Robertson also has the advantage of time. She gets a year to recruit, and then those recruits will spend the 2014-15 season redshirting, while working on their games. In 2015, Tech begins competition.

She started recruiting the day she took the job and already has received an oral commitment from a player for the 2014-15 academic year. She knows exactly what she wants in a recruit.

“Just athleticism,” she said. “I like to look at a girl and think, ‘If I handed her a basketball or a baseball, or heck, even a hockey puck, would she be good at it?’ That’s when you know they are real athletes. You can look at them and tell that golf is one game they’d be good at.
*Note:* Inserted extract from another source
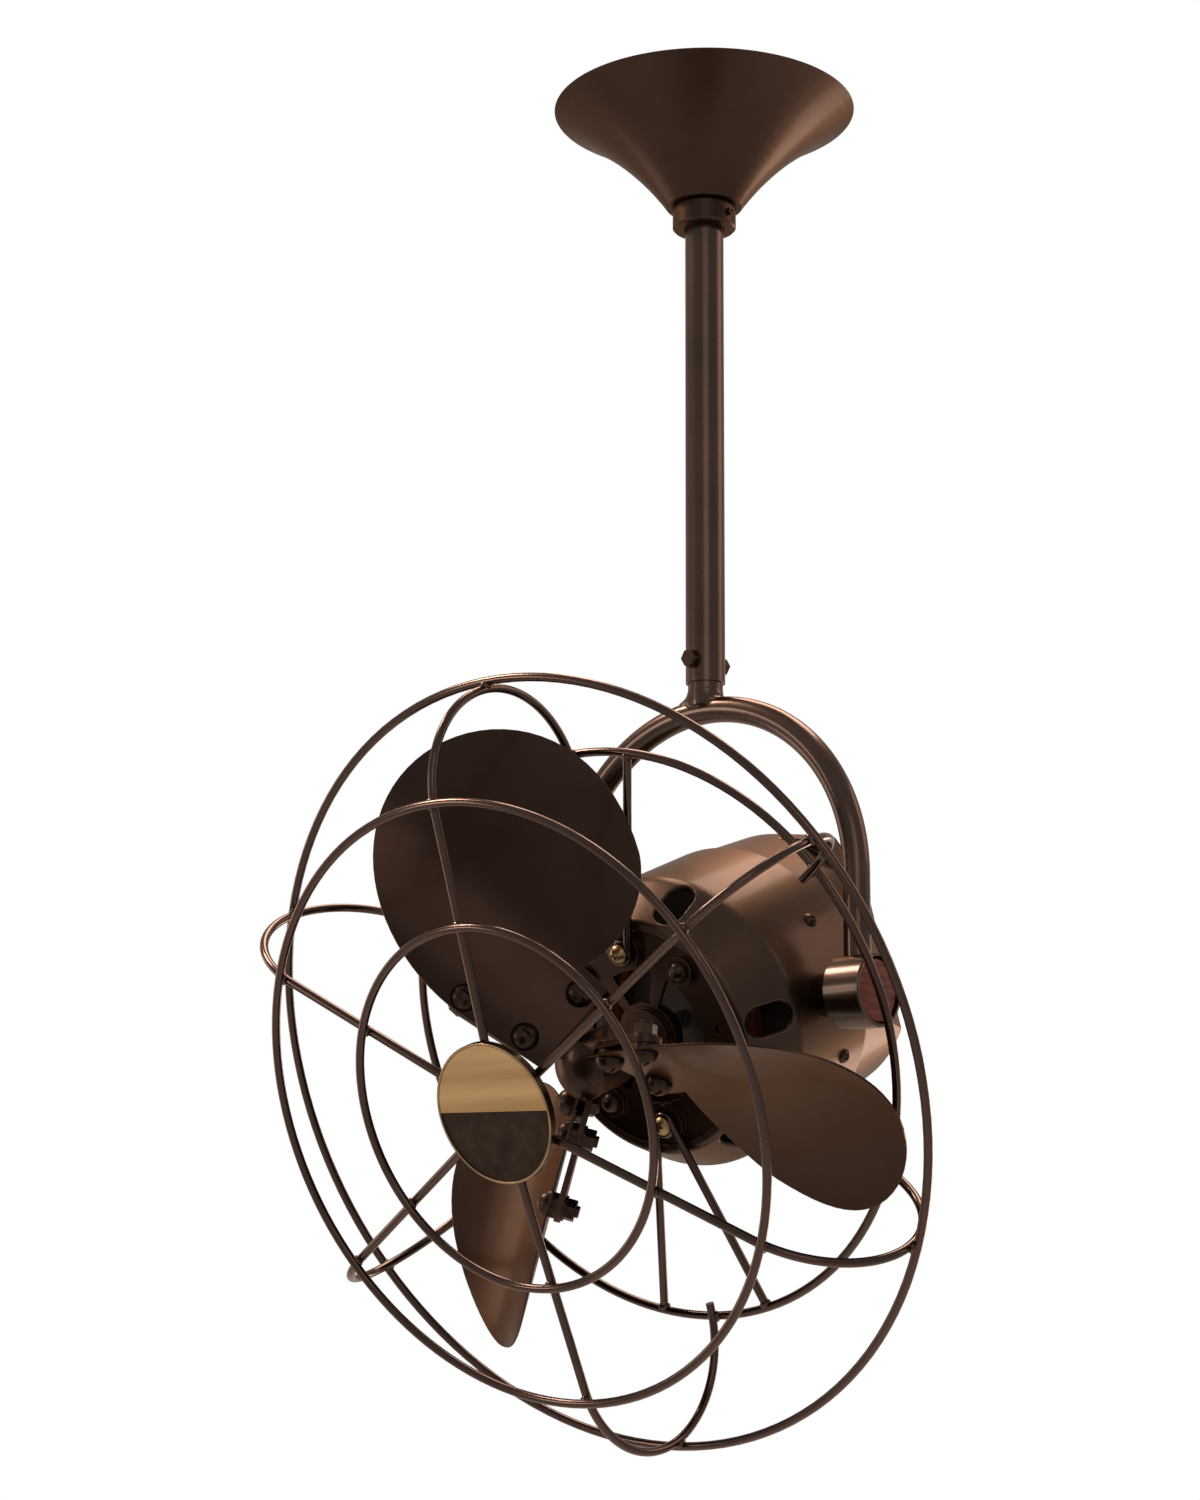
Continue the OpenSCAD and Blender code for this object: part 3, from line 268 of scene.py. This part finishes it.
def makeLayered(name, look):
    material, tree, shader, place = startMaterial(name, look["shader"])
    turned = addNode(tree, "ShaderNodeMapping", {"Rotation": (-headDip, 0, 0)}, {"Vector": place})
    bands = {"wave_type": "BANDS", "bands_direction": "Y", "Scale": waveLength / (look["pitch"] * mm)}
    wave = addNode(tree, "ShaderNodeTexWave", {**bands, **look["wave"]}, {"Vector": turned}).outputs["Fac"]
    tone = addNode(tree, "ShaderNodeValToRGB", {"stops": look["stops"]}, {"Fac": wave})
    bump = addNode(tree, "ShaderNodeBump", {"Strength": look["strength"], "Distance": look["depth"] * mm},
                   {"Height": wave})
    joinSockets(tree, shader, {"Base Color": tone, "Normal": bump})
    return material


# Turned hardwood, stained red-brown and lacquered: a deep dark red with a quiet grain from
# front to back, and a few bright reflections. The grain's lines are 1.6 mm apart.
wood = {
    "dark": "#3a160d",
    "mid": "#552518",
    "light": "#6e3524",
    "grain": 1.6,                 # mm
    "stretch": 0.12,              # draws the grain out to eight times its width
    "turn": (0.3, 0.2, 0.1),      # keeps the grain off the noise's own grid
    "poreStrength": 0.1,
    "poreDepth": 0.03,            # mm
    "roughness": 0.45,
    "shine": 0.1,
    "lacquer": 0.1,
    "lacquerRoughness": 0.08,
}


def makeWood(name, look):
    material, tree, shader, place = startMaterial(
        name, {"Roughness": look["roughness"], "Specular IOR Level": look["shine"],
               "Coat Weight": look["lacquer"], "Coat Roughness": look["lacquerRoughness"]})
    along = addNode(tree, "ShaderNodeMapping", {"Rotation": look["turn"], "Scale": (1, look["stretch"], 1)},
                    {"Vector": place})
    grain = addNode(tree, "ShaderNodeTexNoise",
                    {"Scale": 1 / (look["grain"] * mm), "Detail": 5.0, "Distortion": 0.6}, {"Vector": along})
    stops = [(0.3, look["dark"]), (0.5, look["mid"]), (0.75, look["light"])]
    tone = addNode(tree, "ShaderNodeValToRGB", {"stops": stops}, {"Fac": grain})
    bump = addNode(tree, "ShaderNodeBump",
                   {"Strength": look["poreStrength"], "Distance": look["poreDepth"] * mm}, {"Height": grain})
    joinSockets(tree, shader, {"Base Color": tone, "Normal": bump})
    return material


# Moulded black rubber: matt, with no highlight to speak of. The mould's fine texture is
# too fine to show, so it is drawn 0.7 mm wide.
rubber = {
    "dark": "#121212",
    "light": "#232322",
    "grain": 0.7,
    "strength": 0.4,
    "depth": 0.05,            # mm
    "roughness": 0.7,
}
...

“It’s great to watch somebody shoot 5-under-par, but it’s also great to watch them struggle and see how they handle it and see if, on their bad days, they can shoot a good score. It’s a game of misses. Everyone is good on their best day, but how good are you on your bad day? That’s when you find a good recruit – when they’re good on their bad day.”

Robertson also has talked with coaches at other programs in the ACC. Virginia added women’s golf roughly a decade ago, and Clemson begins competition in women’s golf this fall after adding it as a varsity sport in 2011. The people at those schools gave her some insight on how to move forward.

For the time being, moving forward consists of moving out of Norfolk and getting settled in Blacksburg, with her husband and child. Raising a child, while wonderful, can be hectic. Doing so while moving presents even more of a challenge.

But Robertson isn’t complaining.

“It’s been an amazing year,” she said. “We’re so blessed with a new baby and a new job and the fact that Virginia Tech wants me and wants my family to be there. It’s so amazing.

“Sometimes, I lay in bed at night and think, ‘Wow, how are all these nice things happening to me?’ I’m not complaining. This is wonderful. It’s been a great year, and I think it’s going to be a great year, year in and year out, when we get there.”